In some cases MATLAB produces complex eigenvalues and vectors in situation where it should not. That problem occurred when using double precision. Some matrices in iRFCM had to be converted to single precision to overcome this problem. Even with that sometimes the problem still occurs where the eigenvalues or vectors have zero imaginary part, in such case only the real part of the number is used.

Despite those work arounds, the iRFCM toolbox performs as expected and the results are verified with other published papers.

iRFCM Configurations

Input

iRFCM allows the user to define their own configurations using MATLAB struct. Those configurations are explained in the Functions/irfcm.m function, but we will explain here as well. Example 4 breifly demonstrates how to define options for iRFCM. The iRFCM options are defined in a structure with the following fields/members:

fuzzifier - (default 2) controls the fuzzifiness of the partition. The default value is fuzzifier=2. To produce a hard partition set the fuzzifier to smaller value like 1.1.
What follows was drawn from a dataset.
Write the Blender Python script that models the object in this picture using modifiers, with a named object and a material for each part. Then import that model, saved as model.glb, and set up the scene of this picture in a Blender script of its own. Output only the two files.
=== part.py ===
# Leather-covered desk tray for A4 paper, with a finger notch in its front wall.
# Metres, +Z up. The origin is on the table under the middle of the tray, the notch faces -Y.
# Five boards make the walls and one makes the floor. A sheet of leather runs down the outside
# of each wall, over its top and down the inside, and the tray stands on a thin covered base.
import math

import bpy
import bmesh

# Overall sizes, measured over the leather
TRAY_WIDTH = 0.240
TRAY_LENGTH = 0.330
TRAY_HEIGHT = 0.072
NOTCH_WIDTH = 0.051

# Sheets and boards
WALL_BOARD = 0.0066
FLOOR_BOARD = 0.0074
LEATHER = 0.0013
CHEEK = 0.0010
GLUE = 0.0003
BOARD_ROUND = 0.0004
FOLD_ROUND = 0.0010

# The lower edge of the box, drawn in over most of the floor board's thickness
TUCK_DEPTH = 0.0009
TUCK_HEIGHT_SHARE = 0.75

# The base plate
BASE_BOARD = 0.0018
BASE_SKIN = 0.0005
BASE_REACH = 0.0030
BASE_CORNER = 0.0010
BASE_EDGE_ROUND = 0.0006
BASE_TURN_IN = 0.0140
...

epsilon - (default 0.0001) this is the tolernace for the convergence criteria. The default is epsilon=0.0001.

maxIter - (default 100) maximim number of iterations the algorithm is allowed to run. If convergence is not reached, then the algorithm is forced to terminate which it reaches maxIter.
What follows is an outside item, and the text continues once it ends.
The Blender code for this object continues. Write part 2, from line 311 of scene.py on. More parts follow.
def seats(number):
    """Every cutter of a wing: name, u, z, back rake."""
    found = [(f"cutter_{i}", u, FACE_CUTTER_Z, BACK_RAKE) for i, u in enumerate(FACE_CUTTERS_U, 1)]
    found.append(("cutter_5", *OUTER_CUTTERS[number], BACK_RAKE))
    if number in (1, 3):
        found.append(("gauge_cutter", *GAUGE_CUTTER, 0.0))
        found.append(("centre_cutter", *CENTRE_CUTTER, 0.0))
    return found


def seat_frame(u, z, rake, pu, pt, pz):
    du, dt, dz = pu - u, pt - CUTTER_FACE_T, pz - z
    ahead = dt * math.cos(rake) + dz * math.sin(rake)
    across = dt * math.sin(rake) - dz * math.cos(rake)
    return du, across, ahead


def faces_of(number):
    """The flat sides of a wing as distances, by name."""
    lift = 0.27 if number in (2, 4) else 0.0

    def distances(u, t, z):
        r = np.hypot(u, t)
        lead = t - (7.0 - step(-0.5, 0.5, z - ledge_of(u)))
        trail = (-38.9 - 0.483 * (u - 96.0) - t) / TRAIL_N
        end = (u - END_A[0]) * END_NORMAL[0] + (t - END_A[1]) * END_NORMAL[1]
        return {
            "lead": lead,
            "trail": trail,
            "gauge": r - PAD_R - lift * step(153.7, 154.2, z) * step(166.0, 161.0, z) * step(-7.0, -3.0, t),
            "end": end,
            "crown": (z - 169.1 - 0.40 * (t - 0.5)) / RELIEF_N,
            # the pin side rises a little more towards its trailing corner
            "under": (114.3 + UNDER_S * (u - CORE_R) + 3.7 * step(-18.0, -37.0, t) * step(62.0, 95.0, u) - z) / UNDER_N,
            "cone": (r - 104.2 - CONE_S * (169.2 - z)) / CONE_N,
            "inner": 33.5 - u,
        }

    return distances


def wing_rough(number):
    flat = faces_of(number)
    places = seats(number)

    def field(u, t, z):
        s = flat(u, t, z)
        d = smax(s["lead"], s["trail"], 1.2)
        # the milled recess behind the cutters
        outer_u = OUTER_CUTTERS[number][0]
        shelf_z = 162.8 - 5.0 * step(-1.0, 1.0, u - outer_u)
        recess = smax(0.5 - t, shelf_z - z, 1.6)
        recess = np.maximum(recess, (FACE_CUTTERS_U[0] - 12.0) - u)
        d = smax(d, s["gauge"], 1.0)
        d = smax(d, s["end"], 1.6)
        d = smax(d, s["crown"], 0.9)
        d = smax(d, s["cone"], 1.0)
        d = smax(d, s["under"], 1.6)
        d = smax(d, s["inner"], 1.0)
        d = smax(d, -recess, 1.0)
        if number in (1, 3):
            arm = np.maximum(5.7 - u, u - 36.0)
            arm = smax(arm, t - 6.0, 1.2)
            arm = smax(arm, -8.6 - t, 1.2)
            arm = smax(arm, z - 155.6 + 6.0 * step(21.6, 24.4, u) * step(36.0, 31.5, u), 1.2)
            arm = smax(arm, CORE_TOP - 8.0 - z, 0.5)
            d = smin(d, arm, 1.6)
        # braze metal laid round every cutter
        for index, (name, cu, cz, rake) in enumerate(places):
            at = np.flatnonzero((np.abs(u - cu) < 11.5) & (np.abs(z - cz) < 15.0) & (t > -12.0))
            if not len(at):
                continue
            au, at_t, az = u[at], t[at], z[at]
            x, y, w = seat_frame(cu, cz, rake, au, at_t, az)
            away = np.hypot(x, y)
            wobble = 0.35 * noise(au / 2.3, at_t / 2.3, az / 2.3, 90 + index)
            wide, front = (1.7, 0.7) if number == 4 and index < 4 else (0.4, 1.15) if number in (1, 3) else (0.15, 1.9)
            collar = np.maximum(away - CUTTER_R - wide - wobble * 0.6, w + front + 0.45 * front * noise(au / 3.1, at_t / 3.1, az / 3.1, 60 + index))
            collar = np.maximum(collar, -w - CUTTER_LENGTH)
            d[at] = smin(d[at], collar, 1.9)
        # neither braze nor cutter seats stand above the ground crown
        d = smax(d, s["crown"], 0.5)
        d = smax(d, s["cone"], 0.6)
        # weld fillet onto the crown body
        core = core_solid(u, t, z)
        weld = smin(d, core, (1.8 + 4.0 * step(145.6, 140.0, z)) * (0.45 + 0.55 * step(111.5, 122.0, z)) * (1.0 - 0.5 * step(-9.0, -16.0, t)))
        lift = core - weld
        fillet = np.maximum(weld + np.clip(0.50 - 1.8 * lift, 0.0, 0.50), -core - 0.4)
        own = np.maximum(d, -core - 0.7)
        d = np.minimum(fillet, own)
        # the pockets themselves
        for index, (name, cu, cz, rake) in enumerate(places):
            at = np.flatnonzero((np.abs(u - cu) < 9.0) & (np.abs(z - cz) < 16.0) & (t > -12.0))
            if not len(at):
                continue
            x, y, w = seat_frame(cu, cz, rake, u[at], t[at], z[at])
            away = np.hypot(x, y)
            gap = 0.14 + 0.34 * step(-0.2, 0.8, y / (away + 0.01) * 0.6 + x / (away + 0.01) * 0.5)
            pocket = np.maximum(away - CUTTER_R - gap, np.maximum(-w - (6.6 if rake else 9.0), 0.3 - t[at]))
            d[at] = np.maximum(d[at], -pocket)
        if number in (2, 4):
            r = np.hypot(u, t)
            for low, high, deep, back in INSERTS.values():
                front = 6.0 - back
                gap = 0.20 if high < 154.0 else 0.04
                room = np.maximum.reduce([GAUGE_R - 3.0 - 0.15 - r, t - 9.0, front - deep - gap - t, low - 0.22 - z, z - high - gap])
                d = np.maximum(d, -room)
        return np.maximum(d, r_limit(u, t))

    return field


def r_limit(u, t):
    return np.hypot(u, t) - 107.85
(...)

initType - (default 2) iRFCM starts by initializing the relational cluster centers V. There are two ways that iRFCM can initialize V. If initType = 2 then c rows are randomly selected from D to initialize the c relational cluster centers. If initType = 1, then it is random initialization.

delta - this is an n x n matrix that is used to Euclideanize D. If delta is not provided, iRFCM will attempt to perform clustering using D. If execution failure is encountered iRFCM will terminate. In such case the user has to re-run iRFCM with delta options provided.
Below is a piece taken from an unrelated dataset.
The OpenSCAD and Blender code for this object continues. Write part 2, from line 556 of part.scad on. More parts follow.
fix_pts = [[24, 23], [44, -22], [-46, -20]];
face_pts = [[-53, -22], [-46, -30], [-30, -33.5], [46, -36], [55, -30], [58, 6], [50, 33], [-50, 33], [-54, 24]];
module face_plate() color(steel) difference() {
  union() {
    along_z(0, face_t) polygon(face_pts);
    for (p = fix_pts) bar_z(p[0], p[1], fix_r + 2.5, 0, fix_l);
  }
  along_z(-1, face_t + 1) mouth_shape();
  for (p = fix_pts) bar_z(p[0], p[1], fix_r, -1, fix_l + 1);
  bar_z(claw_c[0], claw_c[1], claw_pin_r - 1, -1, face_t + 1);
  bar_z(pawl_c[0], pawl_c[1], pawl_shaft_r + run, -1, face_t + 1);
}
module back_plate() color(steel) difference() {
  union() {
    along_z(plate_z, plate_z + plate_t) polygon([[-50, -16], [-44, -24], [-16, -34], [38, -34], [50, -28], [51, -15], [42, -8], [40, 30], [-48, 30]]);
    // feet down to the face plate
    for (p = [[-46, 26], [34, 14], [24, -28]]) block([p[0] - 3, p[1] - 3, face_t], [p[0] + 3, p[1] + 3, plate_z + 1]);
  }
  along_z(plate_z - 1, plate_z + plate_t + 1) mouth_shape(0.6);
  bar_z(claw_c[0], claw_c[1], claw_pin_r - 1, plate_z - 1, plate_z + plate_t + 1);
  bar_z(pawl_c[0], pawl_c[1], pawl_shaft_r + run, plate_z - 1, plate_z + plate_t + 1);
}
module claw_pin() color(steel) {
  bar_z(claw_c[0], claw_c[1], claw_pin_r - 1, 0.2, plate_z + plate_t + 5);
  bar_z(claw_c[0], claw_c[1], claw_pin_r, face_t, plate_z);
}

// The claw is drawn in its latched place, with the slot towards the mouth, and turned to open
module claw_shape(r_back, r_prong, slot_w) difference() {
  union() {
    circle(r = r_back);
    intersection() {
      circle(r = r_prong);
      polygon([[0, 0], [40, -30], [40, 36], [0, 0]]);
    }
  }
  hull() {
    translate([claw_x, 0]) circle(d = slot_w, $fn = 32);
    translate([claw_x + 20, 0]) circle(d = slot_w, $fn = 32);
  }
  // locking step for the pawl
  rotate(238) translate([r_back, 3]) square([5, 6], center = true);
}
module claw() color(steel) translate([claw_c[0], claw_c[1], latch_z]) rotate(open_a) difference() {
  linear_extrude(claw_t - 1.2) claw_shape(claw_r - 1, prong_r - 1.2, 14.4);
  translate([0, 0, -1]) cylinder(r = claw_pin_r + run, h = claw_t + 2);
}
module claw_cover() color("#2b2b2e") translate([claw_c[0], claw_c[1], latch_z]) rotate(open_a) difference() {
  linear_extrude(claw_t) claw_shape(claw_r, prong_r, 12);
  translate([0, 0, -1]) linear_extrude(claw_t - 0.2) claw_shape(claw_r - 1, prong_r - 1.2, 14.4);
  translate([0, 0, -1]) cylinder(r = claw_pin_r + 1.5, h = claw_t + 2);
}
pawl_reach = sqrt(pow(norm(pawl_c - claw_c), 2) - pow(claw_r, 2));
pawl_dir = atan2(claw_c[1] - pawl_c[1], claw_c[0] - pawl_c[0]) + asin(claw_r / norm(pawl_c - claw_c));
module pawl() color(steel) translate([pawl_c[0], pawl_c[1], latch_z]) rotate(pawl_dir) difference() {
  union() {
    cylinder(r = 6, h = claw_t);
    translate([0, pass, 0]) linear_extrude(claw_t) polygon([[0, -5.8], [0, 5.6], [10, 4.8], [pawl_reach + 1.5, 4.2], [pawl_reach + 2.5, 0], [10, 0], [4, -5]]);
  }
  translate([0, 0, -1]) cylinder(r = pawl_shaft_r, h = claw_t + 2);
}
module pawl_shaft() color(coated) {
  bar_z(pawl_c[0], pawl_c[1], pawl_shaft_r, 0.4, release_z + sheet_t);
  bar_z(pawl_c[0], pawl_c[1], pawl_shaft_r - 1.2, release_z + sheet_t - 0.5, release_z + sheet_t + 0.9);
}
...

gamma - this is the additive constant that gets added to the off-diagonal elements of D in order to make it Euclidean. User may not find this option useful because it requires knowing that constant in advance. Usually, this option should be left out and let iRFCM compute gamma based on the provided delta.

Output

The output is also a structure with the following fields:

options - this field contains the options structure to iRFCM described above

V - c x d matrix containing relationa cluster centers V.

U - c x n fuzzy partition matrix.

terminationIter - the iteration number at which iRFCM convereged

euc - the information used to Euclideanize D. euc is also a structure.

euc.kruskalStress - Kruskal stress that is used to measure the distortion between the original dissimilarities and the transformed ones.

euc.gamma - the additive constant constant that is used to Euclideanize the dissimilarity matrix.

euc.D - the Euclideanized dissimilarities based on which the clustering is performed.

Examples (Mutation Dataset)

Example 1. iRFCM with Beta-Spread

%load the mutation dataset (for details on the Mutation dataset see ref. [4])
%NOTE: the dissimilarities here are not squared
D = load('Data/animal_mutation.csv');

%initialize delta, delta here being the Beta-Spread
n = size(D,1);
delta = 1 - eye(n);
c = 4; %run with 4 clusters

%attach delta to a structure options that is inputted to iRFCM. If delta is provided as in this example
%then iRFCM will test if D is Euclidean if not it will use delta to Euclidean D. If D is found to be Euclidean
%then iRFCM will ignore delta and cluster D directly.
options.delta = delta;

%notice that the first input is the Hadamard product of D. Because pdist dissimilarities are not squared.
out = irfcm(D.^2,c,options);

Example 2. iRFCM with Subdominant Ultrametric

%load the mutation dataset (for details on the Mutation dataset see ref. [4])
%NOTE: the dissimilarities here are not squared
D = load('Data/animal_mutation.csv');

%initialize delta, delta here being the Beta-Spread
n = size(D,1);

%compute the subdominant ultrametric of D.^2 (NOT D), unless your dissimilarities are already squared. 
delta = subdominant_ultrametric(D.^2);
c = 4; %run with 4 clusters

%attach delta to a structure options that is inputted to iRFCM
options.delta = delta;

%notice that the first input is the Hadamard product of D. Because pdist dissimilarities are not squared.
out = irfcm(D.^2,c,options);

Example 3. iRFCM without Euclideanizing D

The small code snippet below will run the Mutation dataset without the need for Euclideanizing D first. That is OK because we already know in advance that RFCM does not fail to execute on the Mutation dataset.

D = load('Data/animal_mutation.csv');
n = size(D,1);
c = 4;
out = irfcm(D.^2,c);

Example 4. iRFCM with User Defined Configurations

iRFCM in the examples above runs with the default configurations. Those configurations can also be defined by the user

D = load('Data/animal_mutation.csv');
n = size(D,1);
c = 4;

%set iRFCM configurations
options.fuzzifier        = 2;   	%default
options.epsilon          = 0.0001; 	%tolerence for the termination criteria
options.maxIter          = 100;	 	%number of iterations before iRFCM terminates
options.initType         = 2;    	
options.gamma            = 0;

%run iRFCM with user defined values
out = irfcm(D.^2,c, options);

References

  1. R. J. Hathaway, J. W. Davenport, and J. C. Bezdek, “Relational duals of the c-means clustering algorithms,” Pattern Recognition, vol. 22, no. 2, pp. 205–212, Jan. 1989.

  2. J. Benasseni, M. B. Dosse, and S. Joly, “On a General Transformation Making a Dissimilarity Matrix Euclidean,” J. Classif., vol. 24, no. 1, pp. 33–51, Jun. 2007.

  3. J. Dattorro, Convex Optimization & Euclidean Distance Geometry. Meboo Publishing, 2005.

  4. W. Fitch and E. Margoliash, “Construction of phylogenetic trees,” Science (80-. )., 1967.

  5. E. Anderson, “The Irises of the Gaspe Peninsula,” Bull. Am. Iris Soc., vol. 59, pp. 2 – 5, 1935.